Objective | Write out the listing exactly as it is given.

(3D code data)
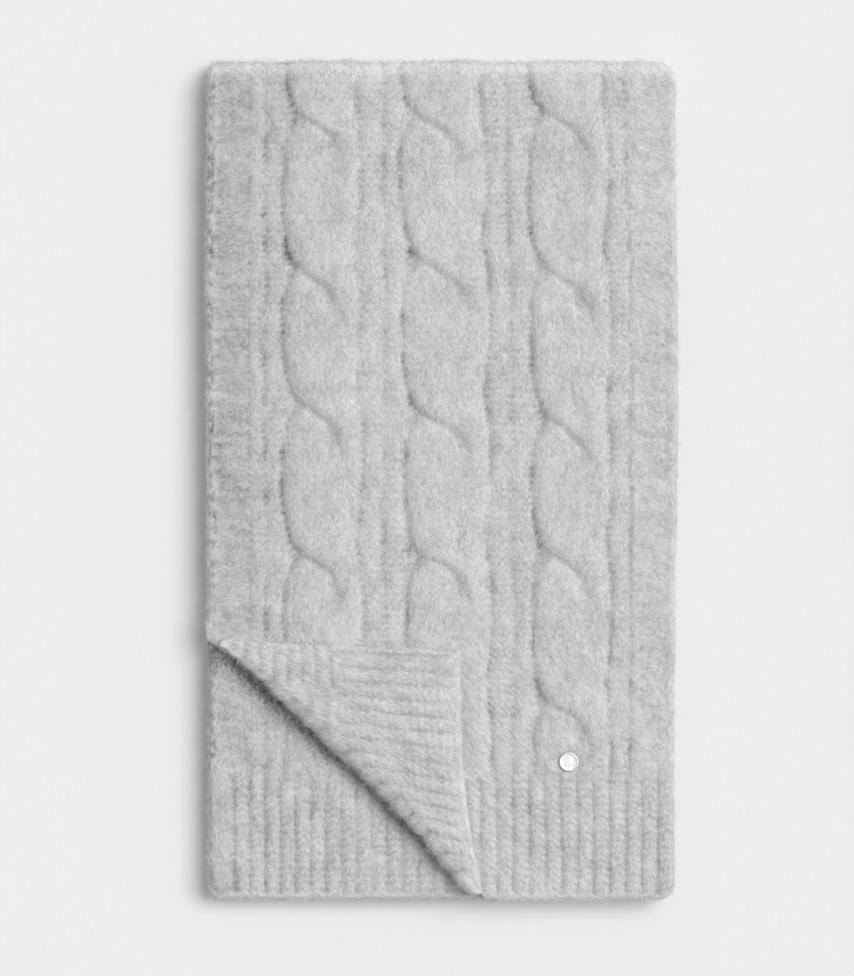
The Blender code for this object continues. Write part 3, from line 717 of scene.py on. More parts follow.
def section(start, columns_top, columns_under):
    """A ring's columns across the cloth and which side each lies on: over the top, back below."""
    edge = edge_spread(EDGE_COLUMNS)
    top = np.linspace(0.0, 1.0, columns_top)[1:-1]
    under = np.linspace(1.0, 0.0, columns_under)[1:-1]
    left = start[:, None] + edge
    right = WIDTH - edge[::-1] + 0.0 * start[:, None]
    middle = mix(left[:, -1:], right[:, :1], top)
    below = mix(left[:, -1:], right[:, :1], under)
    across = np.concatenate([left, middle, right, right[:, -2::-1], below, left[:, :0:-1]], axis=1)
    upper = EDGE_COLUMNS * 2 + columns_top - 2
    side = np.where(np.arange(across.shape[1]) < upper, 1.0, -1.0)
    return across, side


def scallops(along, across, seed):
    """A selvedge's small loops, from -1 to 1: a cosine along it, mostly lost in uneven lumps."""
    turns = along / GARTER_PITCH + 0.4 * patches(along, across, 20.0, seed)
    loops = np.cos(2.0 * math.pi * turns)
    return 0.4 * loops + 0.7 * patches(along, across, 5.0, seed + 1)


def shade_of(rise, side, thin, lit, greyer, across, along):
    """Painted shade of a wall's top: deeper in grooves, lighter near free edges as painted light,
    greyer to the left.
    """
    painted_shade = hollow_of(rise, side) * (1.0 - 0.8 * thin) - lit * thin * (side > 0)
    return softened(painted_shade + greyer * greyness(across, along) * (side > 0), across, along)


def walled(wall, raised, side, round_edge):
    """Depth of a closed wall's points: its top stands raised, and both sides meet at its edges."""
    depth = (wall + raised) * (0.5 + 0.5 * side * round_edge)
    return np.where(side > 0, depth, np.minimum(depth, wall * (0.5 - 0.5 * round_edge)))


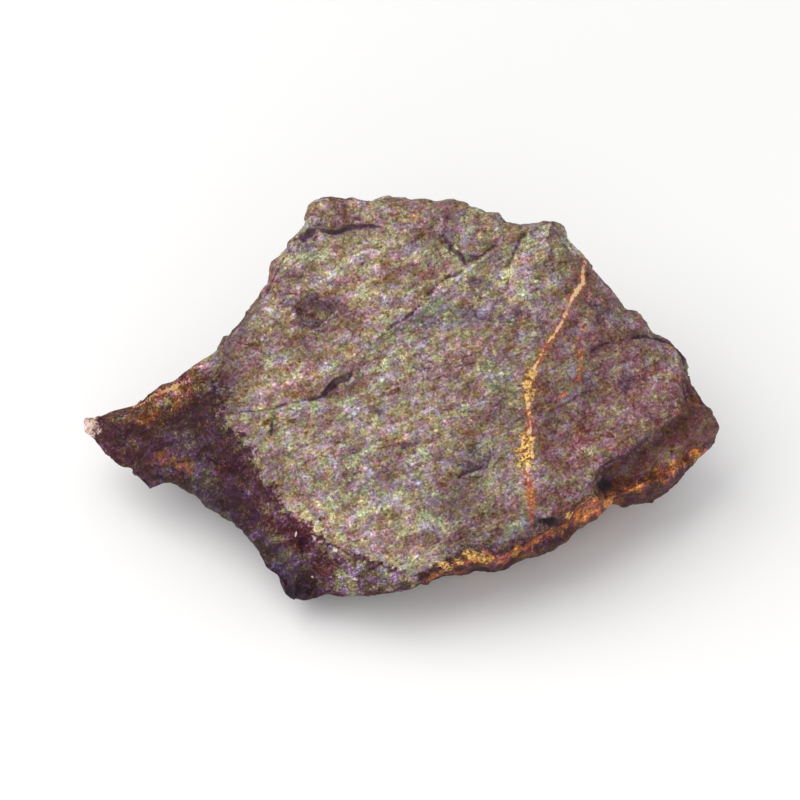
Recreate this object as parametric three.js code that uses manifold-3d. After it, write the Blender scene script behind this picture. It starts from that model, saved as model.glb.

Complete output |
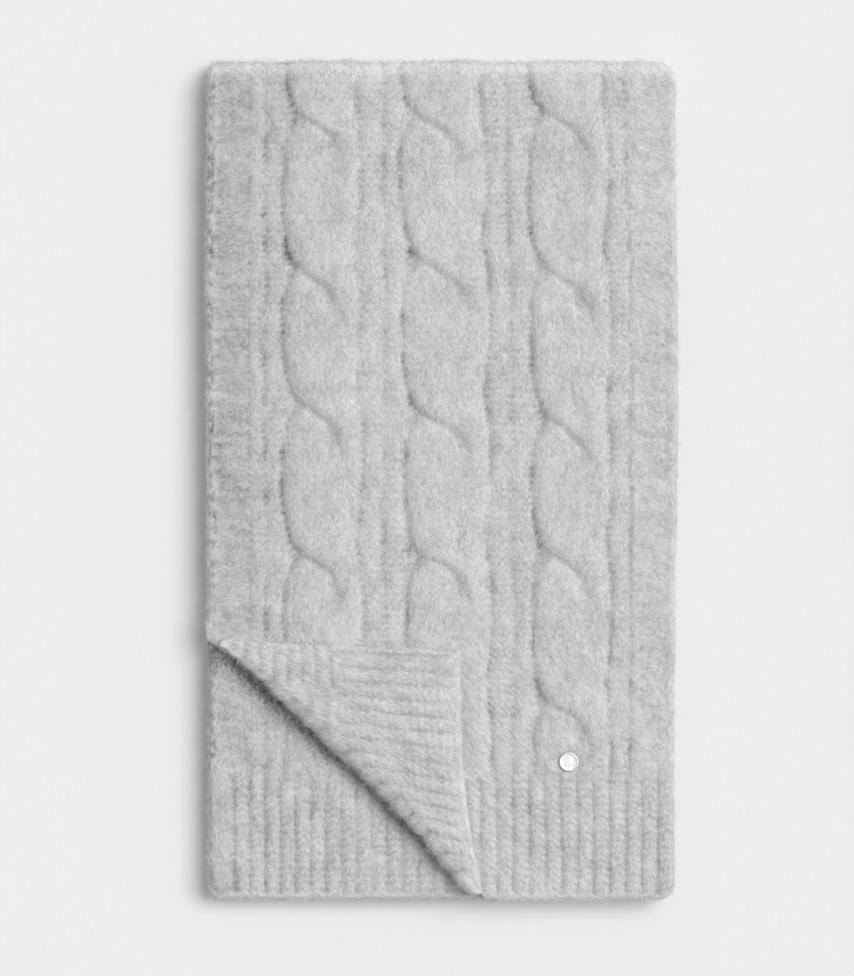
The Blender code for this object continues. Write part 3, from line 717 of scene.py on. More parts follow.
def section(start, columns_top, columns_under):
    """A ring's columns across the cloth and which side each lies on: over the top, back below."""
    edge = edge_spread(EDGE_COLUMNS)
    top = np.linspace(0.0, 1.0, columns_top)[1:-1]
    under = np.linspace(1.0, 0.0, columns_under)[1:-1]
    left = start[:, None] + edge
    right = WIDTH - edge[::-1] + 0.0 * start[:, None]
    middle = mix(left[:, -1:], right[:, :1], top)
    below = mix(left[:, -1:], right[:, :1], under)
    across = np.concatenate([left, middle, right, right[:, -2::-1], below, left[:, :0:-1]], axis=1)
    upper = EDGE_COLUMNS * 2 + columns_top - 2
    side = np.where(np.arange(across.shape[1]) < upper, 1.0, -1.0)
    return across, side


def scallops(along, across, seed):
    """A selvedge's small loops, from -1 to 1: a cosine along it, mostly lost in uneven lumps."""
    turns = along / GARTER_PITCH + 0.4 * patches(along, across, 20.0, seed)
    loops = np.cos(2.0 * math.pi * turns)
    return 0.4 * loops + 0.7 * patches(along, across, 5.0, seed + 1)


def shade_of(rise, side, thin, lit, greyer, across, along):
    """Painted shade of a wall's top: deeper in grooves, lighter near free edges as painted light,
    greyer to the left.
    """
    painted_shade = hollow_of(rise, side) * (1.0 - 0.8 * thin) - lit * thin * (side > 0)
    return softened(painted_shade + greyer * greyness(across, along) * (side > 0), across, along)


def walled(wall, raised, side, round_edge):
    """Depth of a closed wall's points: its top stands raised, and both sides meet at its edges."""
    depth = (wall + raised) * (0.5 + 0.5 * side * round_edge)
    return np.where(side > 0, depth, np.minimum(depth, wall * (0.5 - 0.5 * round_edge)))


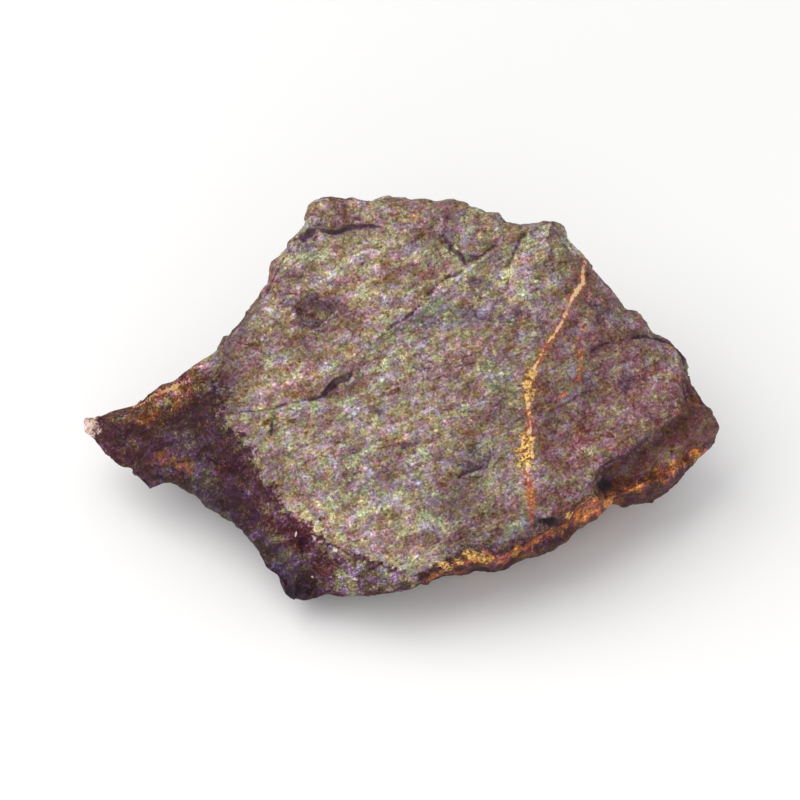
Recreate this object as parametric three.js code that uses manifold-3d. After it, write the Blender scene script behind this picture. It starts from that model, saved as model.glb.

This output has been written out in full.